Sheriff of Claiborne Parish, Louisiana, US
- In office 1936–1944

Personal details
- Born: Larry G. Sale October 19, 1893 Haynesville, Louisiana, US
- Died: October 27, 1977 (aged 84)
- Party: Democratic Party
- Spouse: Eoline B. Sale
- Occupation: Law-enforcement officer

Military service
- Branch/service: United States Army
- Rank: Corporal
- Battles/wars: World War I

= Larry Sale =

American politician

Larry G. Sale (October 19, 1893 – October 27, 1977) was a law enforcement officer from Claiborne Parish in north Louisiana considered to have been his state's most decorated soldier of World War I.

==Biographical sketch==

A native of Haynesville, Sale entered the United States Army in 1917 at the age of twenty-two and reached the rank of corporal with service in France.

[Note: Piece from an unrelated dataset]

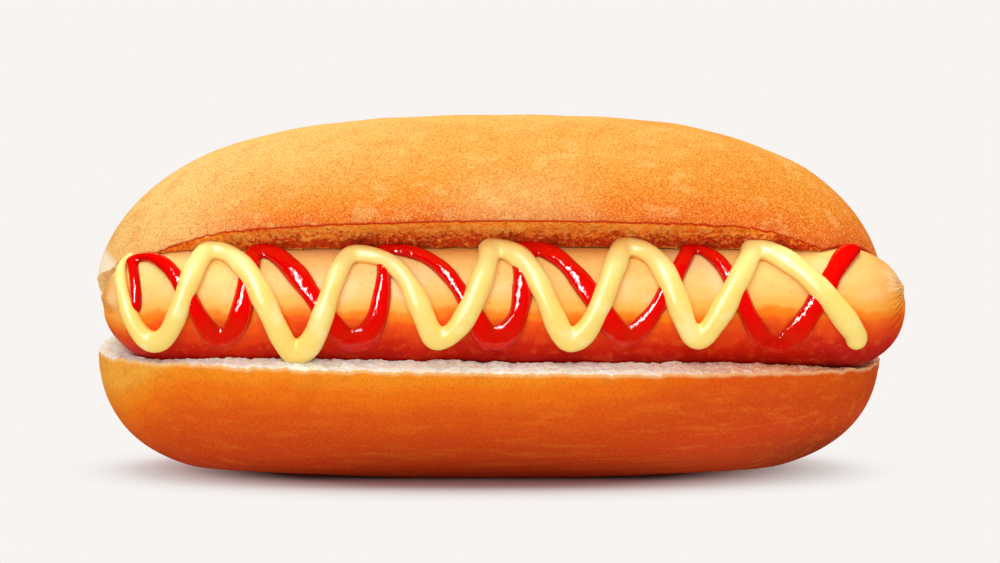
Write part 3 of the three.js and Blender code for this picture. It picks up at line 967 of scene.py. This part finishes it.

From 1920 to 1928, Sale was a deputy under Claiborne Parish Sheriff John Coleman. During this time of national prohibition, Sale attempted to halt illegal whisky being sold in Claiborne Parish during a petroleum boom. He joined the Louisiana Bureau of Investigations under Governor Huey Pierce Long, Jr. On the night of Long's assassination on September 8, 1935, he transported the governor to the hospital in Baton Rouge, only to be told to return Long to the state capitol to find out who had shot him. Long died several days later from ramifications relating to the wound.

A Democrat, Sale was elected sheriff of Claiborne Parish in 1936 and served until 1944. Oddly, another Long bodyguard, Elliot D. Coleman, was elected in 1936 as the sheriff of Tensas Parish in eastern Louisiana and remained in office until his defeat in 1960.

On Sale's death, U.S. Representative Joe D. Waggonner of Louisiana's 4th congressional district penned a letter of condolences to Mrs. Eoline B. Sale (1905-1997), which is displayed at the Herbert S. Ford Memorial Museum in Homer. Waggonner wrote: "Without men of courage and willingness to take up arms to defend America overseas, future generations of Americans would not be able to enjoy the liberties we cherish."

Sale and his wife had Larry Gray Sale and daughter Catherine Onita Sale.